What the task asks: Report each line of the data that has "shown" somewhere in it.

Rows from a 3D modeling dataset:
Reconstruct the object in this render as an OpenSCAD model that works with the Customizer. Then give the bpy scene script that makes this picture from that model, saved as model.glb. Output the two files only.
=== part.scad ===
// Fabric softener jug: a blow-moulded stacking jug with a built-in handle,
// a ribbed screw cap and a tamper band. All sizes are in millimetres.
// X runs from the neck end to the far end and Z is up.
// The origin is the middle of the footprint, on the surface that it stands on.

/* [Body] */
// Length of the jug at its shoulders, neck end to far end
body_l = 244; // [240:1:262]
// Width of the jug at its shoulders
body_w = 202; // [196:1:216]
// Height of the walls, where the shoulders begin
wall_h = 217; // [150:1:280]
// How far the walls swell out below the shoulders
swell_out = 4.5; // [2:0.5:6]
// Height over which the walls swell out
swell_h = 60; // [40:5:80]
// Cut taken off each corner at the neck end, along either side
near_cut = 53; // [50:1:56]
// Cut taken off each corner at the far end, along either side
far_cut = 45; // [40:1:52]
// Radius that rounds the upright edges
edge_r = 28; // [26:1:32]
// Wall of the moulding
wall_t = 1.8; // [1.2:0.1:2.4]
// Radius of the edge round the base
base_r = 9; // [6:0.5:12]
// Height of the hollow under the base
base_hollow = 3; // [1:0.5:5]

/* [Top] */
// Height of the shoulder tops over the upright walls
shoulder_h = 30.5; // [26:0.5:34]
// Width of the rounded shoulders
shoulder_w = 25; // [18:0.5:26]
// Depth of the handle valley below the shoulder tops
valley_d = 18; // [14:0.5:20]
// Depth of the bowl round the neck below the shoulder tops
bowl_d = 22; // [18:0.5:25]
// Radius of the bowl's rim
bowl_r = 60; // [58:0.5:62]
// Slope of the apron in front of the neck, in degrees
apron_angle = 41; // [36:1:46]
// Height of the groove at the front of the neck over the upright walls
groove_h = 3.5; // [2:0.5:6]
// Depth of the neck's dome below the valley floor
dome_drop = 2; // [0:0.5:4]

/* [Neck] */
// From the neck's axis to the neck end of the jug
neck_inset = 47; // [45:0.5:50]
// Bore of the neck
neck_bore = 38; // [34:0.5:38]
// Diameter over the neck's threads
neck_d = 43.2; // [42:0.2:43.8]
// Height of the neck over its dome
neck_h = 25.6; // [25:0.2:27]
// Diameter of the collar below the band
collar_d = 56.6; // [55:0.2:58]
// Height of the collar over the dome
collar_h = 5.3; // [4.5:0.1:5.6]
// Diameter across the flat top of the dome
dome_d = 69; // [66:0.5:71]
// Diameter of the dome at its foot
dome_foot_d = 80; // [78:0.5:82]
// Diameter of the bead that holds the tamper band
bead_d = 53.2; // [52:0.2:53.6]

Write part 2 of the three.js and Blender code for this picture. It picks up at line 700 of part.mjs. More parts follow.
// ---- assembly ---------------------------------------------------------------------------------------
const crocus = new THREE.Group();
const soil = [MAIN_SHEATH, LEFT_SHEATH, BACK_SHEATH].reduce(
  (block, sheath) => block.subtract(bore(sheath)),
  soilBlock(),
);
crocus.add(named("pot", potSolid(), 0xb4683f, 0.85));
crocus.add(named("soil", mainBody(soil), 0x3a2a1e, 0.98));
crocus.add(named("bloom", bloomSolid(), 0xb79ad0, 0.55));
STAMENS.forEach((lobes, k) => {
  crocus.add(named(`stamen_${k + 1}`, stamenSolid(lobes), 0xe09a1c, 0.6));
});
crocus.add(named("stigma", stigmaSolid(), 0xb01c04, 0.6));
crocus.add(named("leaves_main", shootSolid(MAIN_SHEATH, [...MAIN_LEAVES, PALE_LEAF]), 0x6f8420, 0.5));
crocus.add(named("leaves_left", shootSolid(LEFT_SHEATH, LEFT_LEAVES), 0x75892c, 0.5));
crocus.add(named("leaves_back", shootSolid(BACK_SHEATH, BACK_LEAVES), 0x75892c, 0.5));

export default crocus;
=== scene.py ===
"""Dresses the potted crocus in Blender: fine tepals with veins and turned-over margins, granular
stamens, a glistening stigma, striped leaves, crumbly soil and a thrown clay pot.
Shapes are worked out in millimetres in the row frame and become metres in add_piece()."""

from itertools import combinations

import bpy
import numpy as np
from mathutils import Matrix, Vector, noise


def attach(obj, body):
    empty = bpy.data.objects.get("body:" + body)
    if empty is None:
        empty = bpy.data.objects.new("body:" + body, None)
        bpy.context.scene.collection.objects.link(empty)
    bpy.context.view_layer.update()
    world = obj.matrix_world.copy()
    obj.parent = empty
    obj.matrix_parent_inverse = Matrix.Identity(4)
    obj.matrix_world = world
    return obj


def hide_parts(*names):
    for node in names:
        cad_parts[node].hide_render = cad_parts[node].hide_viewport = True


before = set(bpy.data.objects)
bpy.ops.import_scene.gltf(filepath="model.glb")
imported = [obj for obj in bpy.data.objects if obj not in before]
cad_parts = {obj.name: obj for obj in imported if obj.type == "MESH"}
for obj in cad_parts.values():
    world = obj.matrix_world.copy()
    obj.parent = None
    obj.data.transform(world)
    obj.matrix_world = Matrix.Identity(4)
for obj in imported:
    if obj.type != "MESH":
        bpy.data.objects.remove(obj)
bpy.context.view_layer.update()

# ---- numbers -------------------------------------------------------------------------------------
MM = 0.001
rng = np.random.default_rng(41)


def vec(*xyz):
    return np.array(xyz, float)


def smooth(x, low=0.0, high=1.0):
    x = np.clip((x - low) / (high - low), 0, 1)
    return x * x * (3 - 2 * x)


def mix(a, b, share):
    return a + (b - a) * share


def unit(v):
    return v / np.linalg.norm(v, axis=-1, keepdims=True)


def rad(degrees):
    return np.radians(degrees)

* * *

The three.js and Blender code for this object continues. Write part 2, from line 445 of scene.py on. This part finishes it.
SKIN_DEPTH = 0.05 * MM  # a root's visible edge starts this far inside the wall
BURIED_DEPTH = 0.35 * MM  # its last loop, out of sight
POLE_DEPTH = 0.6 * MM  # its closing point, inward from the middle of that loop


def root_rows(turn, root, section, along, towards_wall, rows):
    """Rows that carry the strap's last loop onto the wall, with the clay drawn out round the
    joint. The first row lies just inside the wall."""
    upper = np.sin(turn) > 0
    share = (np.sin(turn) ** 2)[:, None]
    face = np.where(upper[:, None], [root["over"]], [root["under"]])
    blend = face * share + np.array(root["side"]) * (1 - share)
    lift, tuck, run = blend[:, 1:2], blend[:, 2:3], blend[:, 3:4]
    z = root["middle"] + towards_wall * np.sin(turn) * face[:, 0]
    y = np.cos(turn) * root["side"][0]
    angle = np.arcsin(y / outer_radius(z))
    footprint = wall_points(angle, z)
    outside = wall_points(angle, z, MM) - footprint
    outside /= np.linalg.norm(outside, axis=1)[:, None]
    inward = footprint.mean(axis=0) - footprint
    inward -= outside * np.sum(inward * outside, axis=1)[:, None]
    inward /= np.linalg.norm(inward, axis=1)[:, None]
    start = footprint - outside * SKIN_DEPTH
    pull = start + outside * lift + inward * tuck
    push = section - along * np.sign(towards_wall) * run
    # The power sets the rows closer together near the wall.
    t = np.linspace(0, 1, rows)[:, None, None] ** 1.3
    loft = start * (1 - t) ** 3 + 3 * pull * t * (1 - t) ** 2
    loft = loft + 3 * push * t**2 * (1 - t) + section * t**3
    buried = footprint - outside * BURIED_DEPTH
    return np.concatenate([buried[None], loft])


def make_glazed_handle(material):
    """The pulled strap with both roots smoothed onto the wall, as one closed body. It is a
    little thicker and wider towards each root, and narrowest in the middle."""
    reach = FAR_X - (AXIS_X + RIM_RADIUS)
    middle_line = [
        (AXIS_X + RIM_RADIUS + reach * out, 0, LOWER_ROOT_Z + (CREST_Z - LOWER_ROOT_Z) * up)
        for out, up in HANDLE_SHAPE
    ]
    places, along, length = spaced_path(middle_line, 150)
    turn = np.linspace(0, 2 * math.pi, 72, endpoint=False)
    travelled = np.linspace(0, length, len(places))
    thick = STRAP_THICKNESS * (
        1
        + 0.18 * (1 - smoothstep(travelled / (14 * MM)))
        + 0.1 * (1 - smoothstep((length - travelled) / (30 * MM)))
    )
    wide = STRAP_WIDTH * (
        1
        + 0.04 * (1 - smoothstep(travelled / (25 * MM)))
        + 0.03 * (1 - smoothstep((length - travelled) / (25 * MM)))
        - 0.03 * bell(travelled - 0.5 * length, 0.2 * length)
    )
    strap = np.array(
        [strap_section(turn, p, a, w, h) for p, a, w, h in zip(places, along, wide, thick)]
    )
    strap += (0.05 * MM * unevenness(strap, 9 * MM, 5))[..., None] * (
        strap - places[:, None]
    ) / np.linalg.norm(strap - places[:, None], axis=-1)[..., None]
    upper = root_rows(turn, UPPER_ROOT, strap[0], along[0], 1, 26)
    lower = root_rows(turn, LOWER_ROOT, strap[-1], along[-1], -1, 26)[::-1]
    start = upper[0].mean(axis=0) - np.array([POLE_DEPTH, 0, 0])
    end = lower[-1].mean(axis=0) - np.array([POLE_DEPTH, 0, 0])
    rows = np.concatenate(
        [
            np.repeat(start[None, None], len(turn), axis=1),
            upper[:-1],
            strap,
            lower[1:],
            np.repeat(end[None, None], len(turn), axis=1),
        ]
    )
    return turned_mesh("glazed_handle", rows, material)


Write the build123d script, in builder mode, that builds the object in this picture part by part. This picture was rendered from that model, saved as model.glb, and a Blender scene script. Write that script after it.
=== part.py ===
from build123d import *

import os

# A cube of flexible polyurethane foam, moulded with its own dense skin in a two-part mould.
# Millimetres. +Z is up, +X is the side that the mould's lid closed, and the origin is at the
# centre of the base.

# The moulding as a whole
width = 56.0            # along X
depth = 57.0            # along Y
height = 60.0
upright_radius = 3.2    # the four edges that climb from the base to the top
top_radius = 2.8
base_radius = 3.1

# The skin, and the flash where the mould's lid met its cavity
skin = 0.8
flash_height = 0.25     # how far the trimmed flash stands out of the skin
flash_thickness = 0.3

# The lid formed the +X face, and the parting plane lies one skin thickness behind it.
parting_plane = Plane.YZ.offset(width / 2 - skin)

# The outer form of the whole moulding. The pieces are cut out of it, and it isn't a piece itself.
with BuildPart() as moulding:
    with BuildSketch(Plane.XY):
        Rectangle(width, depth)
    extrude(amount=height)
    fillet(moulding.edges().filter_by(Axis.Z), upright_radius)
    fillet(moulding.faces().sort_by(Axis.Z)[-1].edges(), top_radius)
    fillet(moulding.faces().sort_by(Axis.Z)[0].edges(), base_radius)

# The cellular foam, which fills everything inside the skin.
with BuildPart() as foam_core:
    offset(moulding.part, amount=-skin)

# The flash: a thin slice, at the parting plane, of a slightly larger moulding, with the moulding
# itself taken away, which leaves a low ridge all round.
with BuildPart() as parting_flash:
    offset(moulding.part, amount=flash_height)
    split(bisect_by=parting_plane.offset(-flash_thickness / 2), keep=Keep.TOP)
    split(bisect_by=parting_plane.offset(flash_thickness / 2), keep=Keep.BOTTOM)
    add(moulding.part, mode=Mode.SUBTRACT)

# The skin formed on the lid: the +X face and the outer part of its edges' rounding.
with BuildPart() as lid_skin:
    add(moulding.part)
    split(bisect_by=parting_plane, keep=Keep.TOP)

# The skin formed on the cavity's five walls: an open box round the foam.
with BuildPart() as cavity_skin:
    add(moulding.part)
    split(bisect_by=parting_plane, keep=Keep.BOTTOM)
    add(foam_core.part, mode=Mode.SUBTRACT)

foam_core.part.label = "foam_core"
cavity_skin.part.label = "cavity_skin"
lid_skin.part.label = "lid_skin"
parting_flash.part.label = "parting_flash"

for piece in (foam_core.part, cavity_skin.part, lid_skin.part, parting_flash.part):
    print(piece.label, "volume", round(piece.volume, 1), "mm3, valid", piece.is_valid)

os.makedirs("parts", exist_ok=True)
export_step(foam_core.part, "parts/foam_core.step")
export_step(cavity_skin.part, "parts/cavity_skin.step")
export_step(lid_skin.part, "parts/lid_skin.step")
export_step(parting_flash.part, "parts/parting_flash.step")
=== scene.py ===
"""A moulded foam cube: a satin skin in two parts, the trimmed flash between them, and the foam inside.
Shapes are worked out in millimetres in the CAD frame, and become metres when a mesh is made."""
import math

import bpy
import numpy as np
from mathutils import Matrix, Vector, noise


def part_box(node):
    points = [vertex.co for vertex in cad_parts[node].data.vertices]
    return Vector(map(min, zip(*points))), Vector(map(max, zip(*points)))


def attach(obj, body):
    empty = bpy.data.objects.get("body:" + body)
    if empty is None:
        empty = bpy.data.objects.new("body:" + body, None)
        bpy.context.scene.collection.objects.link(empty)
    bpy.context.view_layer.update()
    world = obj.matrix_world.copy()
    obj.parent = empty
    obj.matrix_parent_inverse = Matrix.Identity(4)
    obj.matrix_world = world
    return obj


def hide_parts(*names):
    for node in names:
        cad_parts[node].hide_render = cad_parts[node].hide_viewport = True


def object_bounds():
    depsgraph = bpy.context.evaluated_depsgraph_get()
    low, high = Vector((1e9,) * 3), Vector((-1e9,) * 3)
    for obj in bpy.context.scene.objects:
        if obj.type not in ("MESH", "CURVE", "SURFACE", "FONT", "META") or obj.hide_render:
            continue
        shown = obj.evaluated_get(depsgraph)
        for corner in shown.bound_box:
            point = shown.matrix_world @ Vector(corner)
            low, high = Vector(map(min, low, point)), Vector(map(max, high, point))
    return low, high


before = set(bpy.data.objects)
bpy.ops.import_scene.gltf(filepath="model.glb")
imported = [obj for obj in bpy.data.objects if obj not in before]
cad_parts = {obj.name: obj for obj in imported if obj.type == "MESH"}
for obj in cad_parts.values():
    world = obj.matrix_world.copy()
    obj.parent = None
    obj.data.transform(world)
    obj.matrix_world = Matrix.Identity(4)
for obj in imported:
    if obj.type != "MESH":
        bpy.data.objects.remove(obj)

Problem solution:
        shown = obj.evaluated_get(depsgraph)
        for corner in shown.bound_box:
            point = shown.matrix_world @ Vector(corner)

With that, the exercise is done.